What is needed
The lines to be extracted run from the start of the listing through the line containing "everything is set in"; copy them exactly and nothing else.

Source excerpt
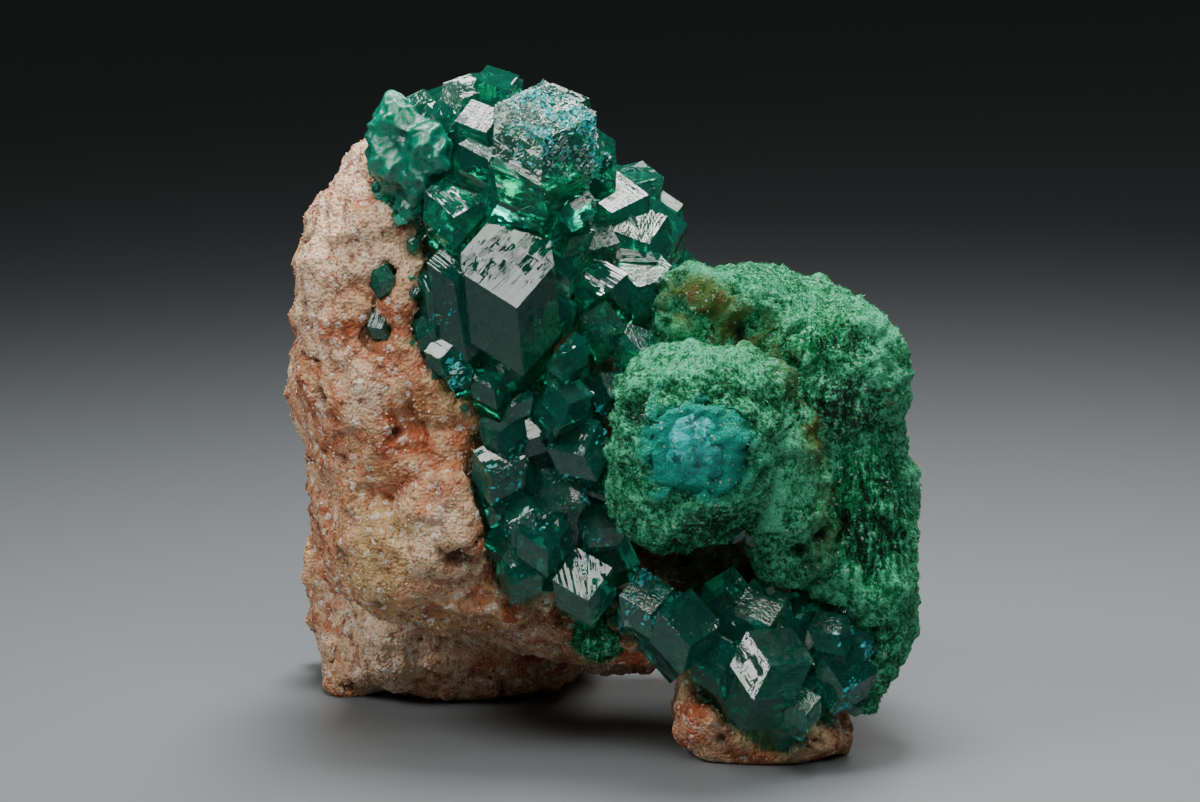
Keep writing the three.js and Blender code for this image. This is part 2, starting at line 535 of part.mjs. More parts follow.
function malachiteWhole(grow = 0) {
  const block = sectionBlock(LUMP, MALACHITE_DENTS, () => 0, grow);
  const { grain, seed } = MALACHITE_WEATHER;
  const lumps = MALACHITE_LUMPS.map((spec, index) => lump(spec, { grain, seed: seed + index }, grow));
  return joined([block, ...lumps]);
}

/** A lone crystal, set in the stone where a straight look from the front meets it. */
function loneSpec(spec, stone) {
  const [across, up] = spec.seen;
  const origin = seenPoint([across, up, -IN_FRONT]);
  const inwards = new THREE.Vector3(0, Math.cos(FRONT_TILT), -Math.sin(FRONT_TILT));
  const [hit] = new THREE.Raycaster(origin, inwards).intersectObject(stone);
  return { ...spec, at: [across, up, hit.point.y - LONE_PROUD], length: LONE_LENGTH * spec.size };
}

// Pieces, from the ones that keep their whole shape to the stone that everything is set in

const main = cluster(MAIN_CRYSTALS, MAIN_BED);
const mainRoom = cluster(MAIN_CRYSTALS, MAIN_BED, GAP);
const upper = cluster(UPPER_CRYSTALS, UPPER_BED).subtract(mainRoom);
const upperRoom = cluster(UPPER_CRYSTALS, UPPER_BED, GAP);
const vein = cluster(VEIN_CRYSTALS, VEIN_BED).subtract(upperRoom).subtract(mainRoom);
const veinRoom = cluster(VEIN_CRYSTALS, VEIN_BED, GAP);
const lower = cluster(LOWER_CRYSTALS, LOWER_BED).subtract(veinRoom);
const lowerRoom = cluster(LOWER_CRYSTALS, LOWER_BED, GAP);
const frontRoom = joined([upperRoom, mainRoom, veinRoom, lowerRoom]);
const back = cluster(BACK_CRYSTALS, BACK_BED).subtract(frontRoom);
const crust = cluster(CRUST_CRYSTALS, CRUST_BED).subtract(upperRoom).subtract(mainRoom);
const patch = lump(PATCH, PATCH_WEATHER);
const patchRoom = lump(PATCH, PATCH_WEATHER, GAP);
const knobCrystals = crystals(KNOB_CRYSTALS);
const knobRoom = crystals(KNOB_CRYSTALS, GAP);
const tuft = lump(TUFT, TUFT_WEATHER).subtract(veinRoom).subtract(lowerRoom);
const tuftRoom = lump(TUFT, TUFT_WEATHER, GAP);

const upperHollow = hollow(UPPER_CRYSTALS, UPPER_BED);
const mainHollow = hollow(MAIN_CRYSTALS, MAIN_BED);
const veinHollow = hollow(VEIN_CRYSTALS, VEIN_BED);
const lowerHollow = hollow(LOWER_CRYSTALS, LOWER_BED);
const backHollow = hollow(BACK_CRYSTALS, BACK_BED);
const crustHollow = hollow(CRUST_CRYSTALS, CRUST_BED);

const malachite = [veinRoom, lowerHollow, backHollow, patchRoom, knobRoom]
  .reduce((whole, room) => whole.subtract(room), malachiteWhole());
const bareStone = stoneWhole();
const bareStoneMesh = new THREE.Mesh(geometryOf(bareStone));
const loneSpecs = LONE_CRYSTALS.map((spec) => loneSpec(spec, bareStoneMesh));
const stone = [
  upperHollow, mainHollow, veinHollow, lowerHollow, backHollow, crustHollow,
  tuftRoom, malachiteWhole(GAP), crystals(loneSpecs, GAP),
].reduce((whole, room) => whole.subtract(room), bareStone);

// The finished group, with its origin under the middle of its box

const specimen = new THREE.Group();

function addPiece(name, body, finish) {
  const tidy = largestBody(body.simplify(EVEN_OUT));
  const mesh = new THREE.Mesh(geometryOf(tidy), new THREE.MeshStandardMaterial(FINISHES[finish]));
  mesh.name = name;
  specimen.add(mesh);
}

addPiece('matrix_stone', stone, 'stone');
addPiece('upper_crystals', upper, 'dioptase');
addPiece('main_crystals', main, 'dioptase');
addPiece('vein_crystals', vein, 'dioptase');
addPiece('lower_crystals', lower, 'dioptase');
addPiece('back_crystals', back, 'dioptase');
addPiece('teal_crust', crust, 'crust');
addPiece('malachite_lump', malachite, 'malachite');
addPiece('chrysocolla_patch', patch, 'chrysocolla');
addPiece('knob_crystals', knobCrystals, 'dioptase');
addPiece('malachite_tuft', tuft, 'malachite');
loneSpecs.forEach((spec) => addPiece(spec.name, crystal(spec), 'dioptase'));

const box = new THREE.Box3().setFromObject(specimen);
const centre = box.getCenter(new THREE.Vector3());
specimen.position.set(-centre.x, -centre.y, -box.min.z);

export default specimen;
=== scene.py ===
"""Dresses a hand specimen of dioptase: stone, green crystals, malachite and a blue patch.

Lengths are in metres, and MM turns millimetres into them. The front looks along -Y.
"""

import logging
import math
from dataclasses import dataclass, field
from enum import Enum

import bpy
import numpy as np
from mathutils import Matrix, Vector


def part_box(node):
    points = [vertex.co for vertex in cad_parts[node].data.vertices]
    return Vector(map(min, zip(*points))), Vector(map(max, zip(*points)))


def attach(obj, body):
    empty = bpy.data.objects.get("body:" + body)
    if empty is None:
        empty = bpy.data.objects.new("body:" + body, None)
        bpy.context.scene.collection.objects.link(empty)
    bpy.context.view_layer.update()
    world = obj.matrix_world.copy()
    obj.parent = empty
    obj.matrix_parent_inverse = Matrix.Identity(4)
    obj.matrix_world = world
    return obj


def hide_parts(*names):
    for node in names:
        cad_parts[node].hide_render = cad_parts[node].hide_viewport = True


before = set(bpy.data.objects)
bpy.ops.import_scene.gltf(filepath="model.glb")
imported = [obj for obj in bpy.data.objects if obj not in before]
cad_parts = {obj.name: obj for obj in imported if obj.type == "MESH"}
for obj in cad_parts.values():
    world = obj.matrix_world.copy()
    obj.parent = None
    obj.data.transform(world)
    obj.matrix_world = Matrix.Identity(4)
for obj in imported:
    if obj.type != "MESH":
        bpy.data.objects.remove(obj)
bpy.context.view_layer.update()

MM = 0.001
SAME_PLACE = 1e-3 * MM
NO_LENGTH = 1e-12
ONE_PLANE = math.cos(math.radians(1.5))
BODY = "root"
LOG = logging.getLogger("specimen")
Array = np.ndarray
Object = bpy.types.Object
Material = bpy.types.Material
Socket = bpy.types.NodeSocket


class Slot(Enum):
    """The record's material slots."""

    STONE = "stone"
    DIOPTASE = "dioptase"
    CRUST = "crust"
    MALACHITE = "malachite"
    CHRYSOCOLLA = "chrysocolla"


# Noise


def lattice(cells: Array, seed: int) -> Array:
    """Gives repeatable numbers from 0 to 1 for whole lattice corners.

    Each corner's three whole numbers are multiplied by large odd numbers, mixed by exclusive or,
    and scrambled by shifts and products that wrap at 32 bits.

    Args:
        cells: Whole numbers, (..., 3).
        seed: Chooses one of many unlike lattices.

    Returns:
        An array of the leading shape.
    """
    c = cells.astype(np.int64).astype(np.uint32)
    h = c[..., 0] * np.uint32(374761393) ^ c[..., 1] * np.uint32(668265263)
    h ^= c[..., 2] * np.uint32(1274126177) ^ np.uint32((seed + 1) * 2246822519 % 2**32)
    h = (h ^ (h >> np.uint32(13))) * np.uint32(1274126177)
    h = (h ^ (h >> np.uint32(15))) * np.uint32(2246822519)
    return (h ^ (h >> np.uint32(16))).astype(np.float64) / 2**32


def smooth_noise(points: Array, grain: float, seed: int) -> Array:
    """Smooth noise from -1 to 1.

    The lattice numbers at the eight corners round a point are blended by the product of three
    smoothstep shares.

    Args:
        points: Places, (n, 3).
        grain: Size of one bump.
        seed: Which lattice.

    Returns:
        One value for each point.
    """
    cell = points / grain
    low = np.floor(cell)
    share = cell - low
    share = share * share * (3 - 2 * share)
    total = np.zeros(len(points))
    for corner in range(8):
        step = np.array([corner & 1, corner >> 1 & 1, corner >> 2 & 1])
        weight = np.where(step, share, 1 - share).prod(1)
        total += weight * lattice(low + step, seed)
    return 2 * total - 1


def layered_noise(points: Array, grain: float, seed: int, layers: int = 3, fade: float = 0.5) -> Array:
    """Adds layers of smooth noise, each half as coarse and `fade` as strong as the one before."""
    total = np.zeros(len(points))
    for layer in range(layers):
        total += fade**layer * smooth_noise(points, grain / 2**layer, seed + 7 * layer)
    return total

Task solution
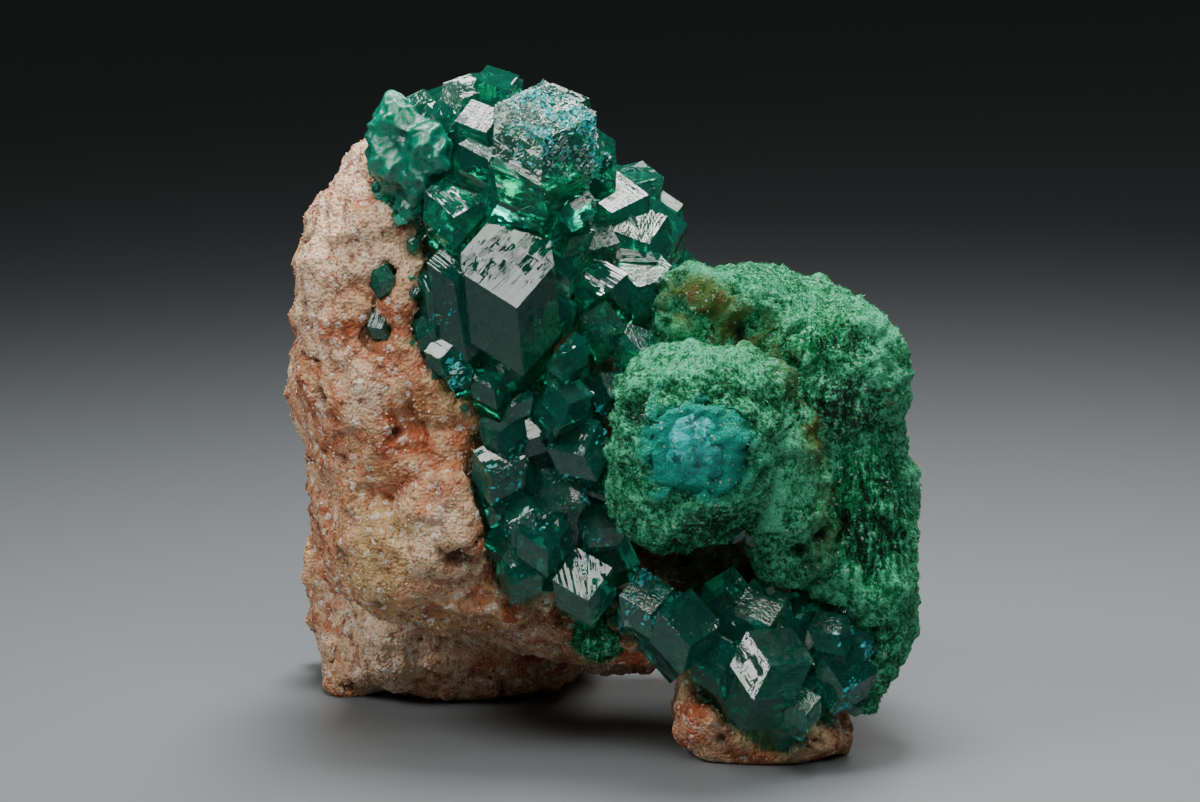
Keep writing the three.js and Blender code for this image. This is part 2, starting at line 535 of part.mjs. More parts follow.
function malachiteWhole(grow = 0) {
  const block = sectionBlock(LUMP, MALACHITE_DENTS, () => 0, grow);
  const { grain, seed } = MALACHITE_WEATHER;
  const lumps = MALACHITE_LUMPS.map((spec, index) => lump(spec, { grain, seed: seed + index }, grow));
  return joined([block, ...lumps]);
}

/** A lone crystal, set in the stone where a straight look from the front meets it. */
function loneSpec(spec, stone) {
  const [across, up] = spec.seen;
  const origin = seenPoint([across, up, -IN_FRONT]);
  const inwards = new THREE.Vector3(0, Math.cos(FRONT_TILT), -Math.sin(FRONT_TILT));
  const [hit] = new THREE.Raycaster(origin, inwards).intersectObject(stone);
  return { ...spec, at: [across, up, hit.point.y - LONE_PROUD], length: LONE_LENGTH * spec.size };
}

// Pieces, from the ones that keep their whole shape to the stone that everything is set in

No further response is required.